**GOAL OF THE EXERCISE**. Set down each record exactly as written.

(Entries with parts and joints)
════════

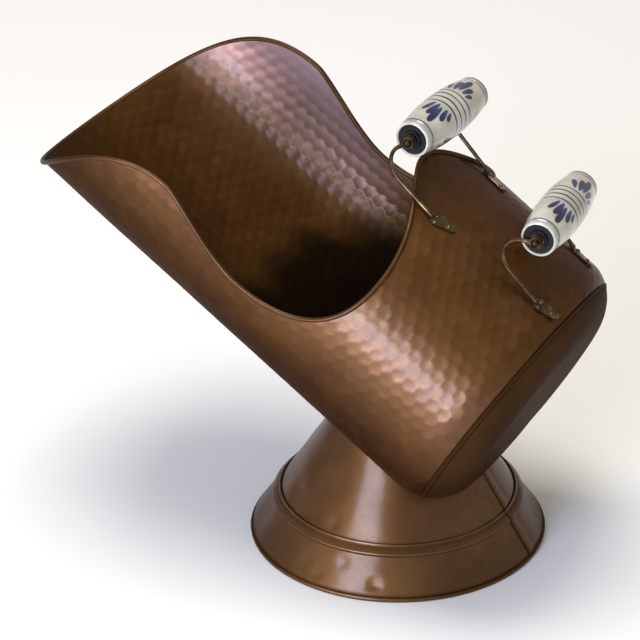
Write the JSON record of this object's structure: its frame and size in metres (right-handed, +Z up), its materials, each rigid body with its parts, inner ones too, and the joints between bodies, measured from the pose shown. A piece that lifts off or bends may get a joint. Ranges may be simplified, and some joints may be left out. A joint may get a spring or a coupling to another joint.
{
  "type": "log holder",
  "caption": "Hammered copper log hod: an oval tube lying back on a flared foot, with a helmet mouth, a wired S-curved edge and riveted wire handles that carry turning porcelain grips.",
  "frame": {"origin": "centre of the foot's base, on the floor", "axes": "+Z up, -Y toward the mouth, X across; X = 0 is the plane of symmetry"},
  "size_m": [0.258, 0.4672, 0.3985],
  "materials": {
    "hammered_copper": "aged hammered copper sheet, satin, unlacquered",
    "smooth_copper": "aged smooth copper sheet, satin with brown patina",
    "aged_brass": "dull aged brass wire",
    "glazed_porcelain": "glossy white glaze with blue painted petals and rings",
    "black_plug": "matt black moulded end plug"
  },
  "bodies": {
    "hod": {"body_shell": "hammered_copper", "rim_wire": "hammered_copper", "back_pan": "smooth_copper", "foot_cone": "smooth_copper", "foot_flare": "smooth_copper", "foot_hem": "smooth_copper", "handle_rivets": "aged_brass", "rod_washers": "aged_brass", "front_rod": "aged_brass", "front_arm_right": "aged_brass", "front_arm_left": "aged_brass", "rear_rod": "aged_brass", "rear_arm_right": "aged_brass", "rear_arm_left": "aged_brass"},
    "front_roll": {"front_grip": "glazed_porcelain", "front_plug_right": "black_plug", "front_plug_left": "black_plug"},
    "rear_roll": {"rear_grip": "glazed_porcelain", "rear_plug_right": "black_plug", "rear_plug_left": "black_plug"}
  },
  "joints": [
    {"name": "front_grip_turn", "type": "hinge", "parent": "hod", "child": "front_roll", "pos_m": [-0.005, 0.0359, 0.3795], "axis": [0.9993, -0.0285, 0.0233], "continuous": true},
    {"name": "rear_grip_turn", "type": "hinge", "parent": "hod", "child": "rear_roll", "pos_m": [-0.01, 0.13556, 0.31554], "axis": [0.9944, 0.1044, 0.0178], "continuous": true}
  ]
}
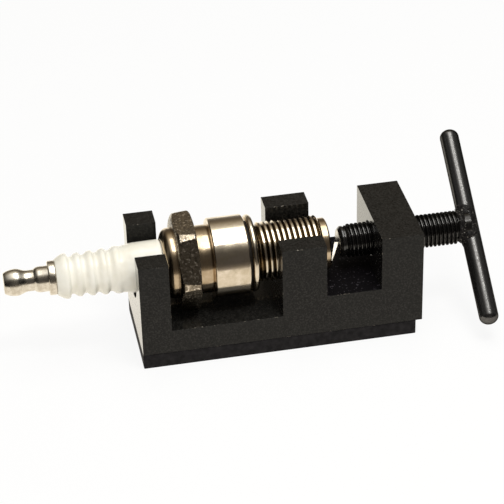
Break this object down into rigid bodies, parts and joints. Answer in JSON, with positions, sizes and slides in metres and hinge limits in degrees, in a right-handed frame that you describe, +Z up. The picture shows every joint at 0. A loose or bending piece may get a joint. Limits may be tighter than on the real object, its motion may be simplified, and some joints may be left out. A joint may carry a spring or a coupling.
{
  "type": "spark plug gap tool",
  "caption": "Hand tool that closes a spark plug's gap: a slotted steel block holds the plug and a T-bar screw presses on its ground strap.",
  "frame": {"origin": "middle of the block's footprint, on the underside of the base strip", "axes": "+X along the block from the plug's terminal to the T-bar, -Y to the front, +Z up"},
  "size_m": [0.113, 0.041, 0.0363],
  "materials": {
    "blackened_block": "black oxide steel, satin, milled",
    "rubber_strip": "matt black",
    "bright_steel": "bare turned steel",
    "blackened_screw": "black oxide steel, oiled",
    "blackened_bar": "black oxide steel, half gloss",
    "blackened_weld": "black weld bead, rough",
    "nickel_plate": "nickel plated steel",
    "gasket_steel": "plated sheet steel, folded",
    "white_glaze": "glazed alumina",
    "terminal_plate": "nickel plated",
    "plain_steel": "plain steel",
    "packed_talc": "pressed powder",
    "copper": "copper",
    "seal_glass": "copper-filled glass",
    "resistor_body": "carbon and ceramic",
    "electrode_alloy": "nickel alloy"
  },
  "bodies": {
    "block": {"block_body": "blackened_block", "base_strip": "rubber_strip"},
    "nose": {"pressure_nose": "bright_steel"},
    "screw": {"pressure_screw": "blackened_screw", "t_bar": "blackened_bar", "weld_fillet": "blackened_weld"},
    "plug": {"plug_shell": "nickel_plate", "gasket": "gasket_steel", "insulator": "white_glaze", "terminal_nut": "terminal_plate", "terminal_stud": "plain_steel", "packing_ring_upper": "plain_steel", "packing_ring_lower": "plain_steel", "talc_fill": "packed_talc", "seat_washer": "copper", "glass_seal_upper": "seal_glass", "resistor": "resistor_body", "glass_seal_lower": "seal_glass", "centre_electrode": "electrode_alloy", "copper_core": "copper", "ground_electrode": "electrode_alloy"}
  },
  "joints": [
    {"name": "screw_travel", "type": "slide", "parent": "block", "child": "nose", "axis": [1, 0, 0], "range_m": [0, 0.01]},
    {"name": "screw_turn", "type": "hinge", "parent": "nose", "child": "screw", "pos_m": [0.0477, 0, 0.02025], "axis": [1, 0, 0], "range_deg": [0, 3600]},
    {"name": "plug_lift", "type": "slide", "parent": "block", "child": "plug", "axis": [0, 0, 1], "range_m": [0, 0.04]}
  ],
  "couplings": [
    {"joint": "screw_travel", "follows": "screw_turn", "m_per_rad": 0.00015915}
  ]
}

════════

**THE SOLUTION**.
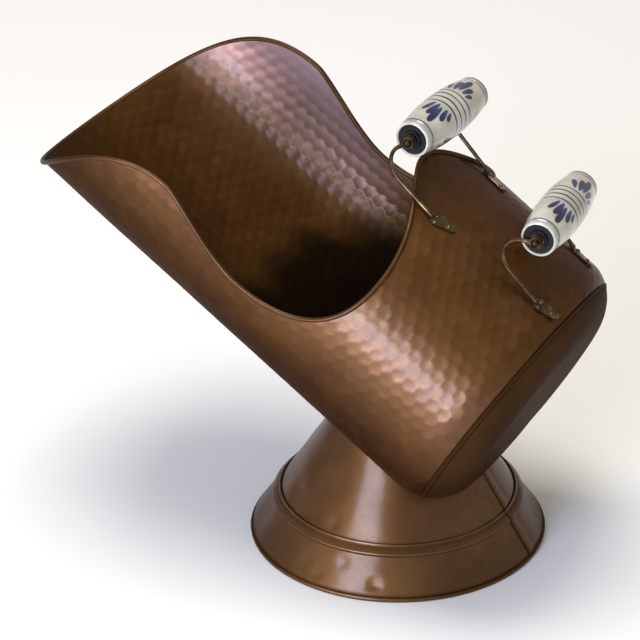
Write the JSON record of this object's structure: its frame and size in metres (right-handed, +Z up), its materials, each rigid body with its parts, inner ones too, and the joints between bodies, measured from the pose shown. A piece that lifts off or bends may get a joint. Ranges may be simplified, and some joints may be left out. A joint may get a spring or a coupling to another joint.
{
  "type": "log holder",
  "caption": "Hammered copper log hod: an oval tube lying back on a flared foot, with a helmet mouth, a wired S-curved edge and riveted wire handles that carry turning porcelain grips.",
  "frame": {"origin": "centre of the foot's base, on the floor", "axes": "+Z up, -Y toward the mouth, X across; X = 0 is the plane of symmetry"},
  "size_m": [0.258, 0.4672, 0.3985],
  "materials": {
    "hammered_copper": "aged hammered copper sheet, satin, unlacquered",
    "smooth_copper": "aged smooth copper sheet, satin with brown patina",
    "aged_brass": "dull aged brass wire",
    "glazed_porcelain": "glossy white glaze with blue painted petals and rings",
    "black_plug": "matt black moulded end plug"
  },
  "bodies": {
    "hod": {"body_shell": "hammered_copper", "rim_wire": "hammered_copper", "back_pan": "smooth_copper", "foot_cone": "smooth_copper", "foot_flare": "smooth_copper", "foot_hem": "smooth_copper", "handle_rivets": "aged_brass", "rod_washers": "aged_brass", "front_rod": "aged_brass", "front_arm_right": "aged_brass", "front_arm_left": "aged_brass", "rear_rod": "aged_brass", "rear_arm_right": "aged_brass", "rear_arm_left": "aged_brass"},
    "front_roll": {"front_grip": "glazed_porcelain", "front_plug_right": "black_plug", "front_plug_left": "black_plug"},
    "rear_roll": {"rear_grip": "glazed_porcelain", "rear_plug_right": "black_plug", "rear_plug_left": "black_plug"}
  },
  "joints": [
    {"name": "front_grip_turn", "type": "hinge", "parent": "hod", "child": "front_roll", "pos_m": [-0.005, 0.0359, 0.3795], "axis": [0.9993, -0.0285, 0.0233], "continuous": true},
    {"name": "rear_grip_turn", "type": "hinge", "parent": "hod", "child": "rear_roll", "pos_m": [-0.01, 0.13556, 0.31554], "axis": [0.9944, 0.1044, 0.0178], "continuous": true}
  ]
}
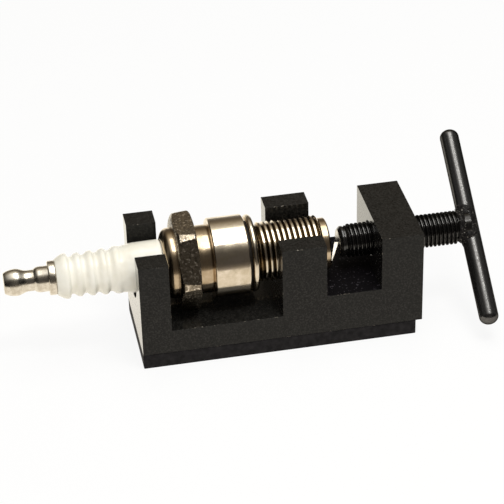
Break this object down into rigid bodies, parts and joints. Answer in JSON, with positions, sizes and slides in metres and hinge limits in degrees, in a right-handed frame that you describe, +Z up. The picture shows every joint at 0. A loose or bending piece may get a joint. Limits may be tighter than on the real object, its motion may be simplified, and some joints may be left out. A joint may carry a spring or a coupling.
{
  "type": "spark plug gap tool",
  "caption": "Hand tool that closes a spark plug's gap: a slotted steel block holds the plug and a T-bar screw presses on its ground strap.",
  "frame": {"origin": "middle of the block's footprint, on the underside of the base strip", "axes": "+X along the block from the plug's terminal to the T-bar, -Y to the front, +Z up"},
  "size_m": [0.113, 0.041, 0.0363],
  "materials": {
    "blackened_block": "black oxide steel, satin, milled",
    "rubber_strip": "matt black",
    "bright_steel": "bare turned steel",
    "blackened_screw": "black oxide steel, oiled",
    "blackened_bar": "black oxide steel, half gloss",
    "blackened_weld": "black weld bead, rough",
    "nickel_plate": "nickel plated steel",
    "gasket_steel": "plated sheet steel, folded",
    "white_glaze": "glazed alumina",
    "terminal_plate": "nickel plated",
    "plain_steel": "plain steel",
    "packed_talc": "pressed powder",
    "copper": "copper",
    "seal_glass": "copper-filled glass",
    "resistor_body": "carbon and ceramic",
    "electrode_alloy": "nickel alloy"
  },
  "bodies": {
    "block": {"block_body": "blackened_block", "base_strip": "rubber_strip"},
    "nose": {"pressure_nose": "bright_steel"},
    "screw": {"pressure_screw": "blackened_screw", "t_bar": "blackened_bar", "weld_fillet": "blackened_weld"},
    "plug": {"plug_shell": "nickel_plate", "gasket": "gasket_steel", "insulator": "white_glaze", "terminal_nut": "terminal_plate", "terminal_stud": "plain_steel", "packing_ring_upper": "plain_steel", "packing_ring_lower": "plain_steel", "talc_fill": "packed_talc", "seat_washer": "copper", "glass_seal_upper": "seal_glass", "resistor": "resistor_body", "glass_seal_lower": "seal_glass", "centre_electrode": "electrode_alloy", "copper_core": "copper", "ground_electrode": "electrode_alloy"}
  },
  "joints": [
    {"name": "screw_travel", "type": "slide", "parent": "block", "child": "nose", "axis": [1, 0, 0], "range_m": [0, 0.01]},
    {"name": "screw_turn", "type": "hinge", "parent": "nose", "child": "screw", "pos_m": [0.0477, 0, 0.02025], "axis": [1, 0, 0], "range_deg": [0, 3600]},
    {"name": "plug_lift", "type": "slide", "parent": "block", "child": "plug", "axis": [0, 0, 1], "range_m": [0, 0.04]}
  ],
  "couplings": [
    {"joint": "screw_travel", "follows": "screw_turn", "m_per_rad": 0.00015915}
  ]
}